'''
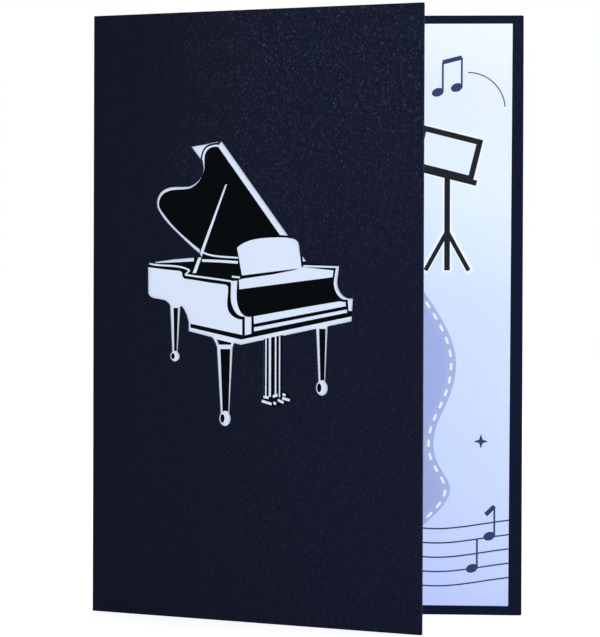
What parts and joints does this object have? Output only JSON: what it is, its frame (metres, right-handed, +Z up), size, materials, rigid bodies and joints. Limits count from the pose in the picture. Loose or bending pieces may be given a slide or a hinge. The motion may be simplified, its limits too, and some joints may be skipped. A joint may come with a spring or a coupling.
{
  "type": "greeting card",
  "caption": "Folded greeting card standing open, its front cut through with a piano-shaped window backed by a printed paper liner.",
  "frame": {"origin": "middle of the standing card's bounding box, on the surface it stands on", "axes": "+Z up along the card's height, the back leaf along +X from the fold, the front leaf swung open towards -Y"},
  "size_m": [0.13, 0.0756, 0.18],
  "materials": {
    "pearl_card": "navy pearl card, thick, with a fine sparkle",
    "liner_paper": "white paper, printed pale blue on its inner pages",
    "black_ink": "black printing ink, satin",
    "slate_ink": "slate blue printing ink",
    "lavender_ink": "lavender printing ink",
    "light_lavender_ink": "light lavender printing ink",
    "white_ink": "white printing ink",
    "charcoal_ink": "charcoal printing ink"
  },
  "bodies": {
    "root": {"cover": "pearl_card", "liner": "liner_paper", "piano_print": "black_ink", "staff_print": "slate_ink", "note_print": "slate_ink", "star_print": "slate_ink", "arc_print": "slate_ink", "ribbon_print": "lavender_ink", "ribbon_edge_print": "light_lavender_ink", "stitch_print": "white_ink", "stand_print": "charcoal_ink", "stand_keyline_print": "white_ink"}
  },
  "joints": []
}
'''
'''
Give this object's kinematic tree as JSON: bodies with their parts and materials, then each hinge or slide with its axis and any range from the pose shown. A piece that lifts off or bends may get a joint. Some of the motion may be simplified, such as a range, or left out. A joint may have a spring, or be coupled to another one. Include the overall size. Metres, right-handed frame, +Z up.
'''
'''
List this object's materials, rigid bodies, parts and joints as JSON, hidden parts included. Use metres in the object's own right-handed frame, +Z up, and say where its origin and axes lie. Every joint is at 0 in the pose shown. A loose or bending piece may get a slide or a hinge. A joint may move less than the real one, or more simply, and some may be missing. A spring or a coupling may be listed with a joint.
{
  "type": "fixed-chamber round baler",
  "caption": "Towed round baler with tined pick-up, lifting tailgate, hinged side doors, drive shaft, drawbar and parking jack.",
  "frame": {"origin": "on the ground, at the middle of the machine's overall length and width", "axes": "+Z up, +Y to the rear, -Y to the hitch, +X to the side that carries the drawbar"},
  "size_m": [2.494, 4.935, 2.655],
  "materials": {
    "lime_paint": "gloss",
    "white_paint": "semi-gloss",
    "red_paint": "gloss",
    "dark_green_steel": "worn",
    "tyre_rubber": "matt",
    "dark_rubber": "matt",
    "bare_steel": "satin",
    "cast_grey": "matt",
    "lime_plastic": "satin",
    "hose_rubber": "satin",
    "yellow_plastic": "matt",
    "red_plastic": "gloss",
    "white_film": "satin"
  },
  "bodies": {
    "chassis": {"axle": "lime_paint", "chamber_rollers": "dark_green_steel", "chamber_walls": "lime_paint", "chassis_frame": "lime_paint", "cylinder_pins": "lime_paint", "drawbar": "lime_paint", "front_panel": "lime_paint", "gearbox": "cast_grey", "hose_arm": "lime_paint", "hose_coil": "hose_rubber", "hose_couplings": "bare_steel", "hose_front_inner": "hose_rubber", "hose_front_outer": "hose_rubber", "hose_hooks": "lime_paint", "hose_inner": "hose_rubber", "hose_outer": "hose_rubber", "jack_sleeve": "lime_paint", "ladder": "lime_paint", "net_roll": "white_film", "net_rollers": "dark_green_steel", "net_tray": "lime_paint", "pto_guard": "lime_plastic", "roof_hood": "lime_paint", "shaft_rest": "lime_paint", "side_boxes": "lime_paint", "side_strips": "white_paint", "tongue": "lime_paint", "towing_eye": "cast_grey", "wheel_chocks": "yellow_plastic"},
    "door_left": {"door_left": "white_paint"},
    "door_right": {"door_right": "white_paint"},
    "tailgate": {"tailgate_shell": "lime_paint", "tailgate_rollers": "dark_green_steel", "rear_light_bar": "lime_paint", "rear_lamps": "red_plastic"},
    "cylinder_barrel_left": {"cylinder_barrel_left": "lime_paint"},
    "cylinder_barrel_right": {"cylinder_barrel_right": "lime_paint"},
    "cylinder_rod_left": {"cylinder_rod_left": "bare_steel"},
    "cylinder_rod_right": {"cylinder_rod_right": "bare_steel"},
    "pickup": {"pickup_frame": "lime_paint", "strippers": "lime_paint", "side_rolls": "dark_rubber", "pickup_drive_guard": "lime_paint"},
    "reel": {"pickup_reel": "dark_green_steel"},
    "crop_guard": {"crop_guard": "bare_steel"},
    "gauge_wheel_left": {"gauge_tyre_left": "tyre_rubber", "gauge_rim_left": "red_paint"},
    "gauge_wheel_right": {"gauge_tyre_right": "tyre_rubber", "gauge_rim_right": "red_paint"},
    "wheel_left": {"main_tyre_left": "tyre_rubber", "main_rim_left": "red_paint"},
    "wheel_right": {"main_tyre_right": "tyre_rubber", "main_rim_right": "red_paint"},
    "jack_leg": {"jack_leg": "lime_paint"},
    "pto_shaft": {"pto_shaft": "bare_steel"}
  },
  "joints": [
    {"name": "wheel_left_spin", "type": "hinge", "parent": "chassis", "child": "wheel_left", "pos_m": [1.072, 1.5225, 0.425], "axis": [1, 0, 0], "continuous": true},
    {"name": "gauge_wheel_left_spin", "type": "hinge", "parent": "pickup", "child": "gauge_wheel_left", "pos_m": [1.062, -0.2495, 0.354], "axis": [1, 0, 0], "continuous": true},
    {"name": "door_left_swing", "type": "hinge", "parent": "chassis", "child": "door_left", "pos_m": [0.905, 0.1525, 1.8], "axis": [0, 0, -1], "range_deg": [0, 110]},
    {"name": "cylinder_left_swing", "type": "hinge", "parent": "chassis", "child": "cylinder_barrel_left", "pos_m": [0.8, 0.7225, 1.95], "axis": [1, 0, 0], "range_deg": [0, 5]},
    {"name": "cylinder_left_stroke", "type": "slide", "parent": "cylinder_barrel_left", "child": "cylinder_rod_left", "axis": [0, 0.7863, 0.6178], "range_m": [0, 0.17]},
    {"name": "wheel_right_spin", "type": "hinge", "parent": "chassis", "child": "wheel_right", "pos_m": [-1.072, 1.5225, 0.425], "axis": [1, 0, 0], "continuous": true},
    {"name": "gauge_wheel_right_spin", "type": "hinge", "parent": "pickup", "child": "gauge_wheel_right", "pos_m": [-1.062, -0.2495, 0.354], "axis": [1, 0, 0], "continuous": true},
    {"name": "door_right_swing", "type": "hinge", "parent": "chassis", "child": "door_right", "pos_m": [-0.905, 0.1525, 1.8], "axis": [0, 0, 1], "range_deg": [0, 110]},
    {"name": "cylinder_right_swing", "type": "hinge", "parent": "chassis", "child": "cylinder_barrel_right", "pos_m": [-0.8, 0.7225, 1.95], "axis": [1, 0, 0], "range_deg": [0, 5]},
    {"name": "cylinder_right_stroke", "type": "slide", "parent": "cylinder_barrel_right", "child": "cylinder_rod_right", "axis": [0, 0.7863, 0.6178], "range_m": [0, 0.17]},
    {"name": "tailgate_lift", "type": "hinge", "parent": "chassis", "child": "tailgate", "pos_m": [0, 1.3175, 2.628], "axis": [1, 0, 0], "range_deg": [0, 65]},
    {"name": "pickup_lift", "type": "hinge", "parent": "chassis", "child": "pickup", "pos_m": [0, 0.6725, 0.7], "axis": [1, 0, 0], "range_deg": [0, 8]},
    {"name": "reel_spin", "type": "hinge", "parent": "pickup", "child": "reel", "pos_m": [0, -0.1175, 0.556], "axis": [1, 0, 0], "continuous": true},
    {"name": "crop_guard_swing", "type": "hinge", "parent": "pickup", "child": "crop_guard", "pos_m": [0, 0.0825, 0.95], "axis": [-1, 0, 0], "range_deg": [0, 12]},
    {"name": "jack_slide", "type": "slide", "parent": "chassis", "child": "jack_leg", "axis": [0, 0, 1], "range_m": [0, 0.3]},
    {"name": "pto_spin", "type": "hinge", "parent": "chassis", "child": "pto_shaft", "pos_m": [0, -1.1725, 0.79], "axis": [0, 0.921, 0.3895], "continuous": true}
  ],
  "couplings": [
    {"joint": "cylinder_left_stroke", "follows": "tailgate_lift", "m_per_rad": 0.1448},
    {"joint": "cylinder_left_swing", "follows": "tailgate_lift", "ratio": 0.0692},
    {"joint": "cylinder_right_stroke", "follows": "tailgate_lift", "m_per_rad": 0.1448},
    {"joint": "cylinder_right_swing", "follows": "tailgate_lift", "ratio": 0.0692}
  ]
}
'''
GIVEN TASK: Show the lines from the data above that contain the string "overall".

ANSWER TO THE EXERCISE:
Give this object's kinematic tree as JSON: bodies with their parts and materials, then each hinge or slide with its axis and any range from the pose shown. A piece that lifts off or bends may get a joint. Some of the motion may be simplified, such as a range, or left out. A joint may have a spring, or be coupled to another one. Include the overall size. Metres, right-handed frame, +Z up.
  "frame": {"origin": "on the ground, at the middle of the machine's overall length and width", "axes": "+Z up, +Y to the rear, -Y to the hitch, +X to the side that carries the drawbar"},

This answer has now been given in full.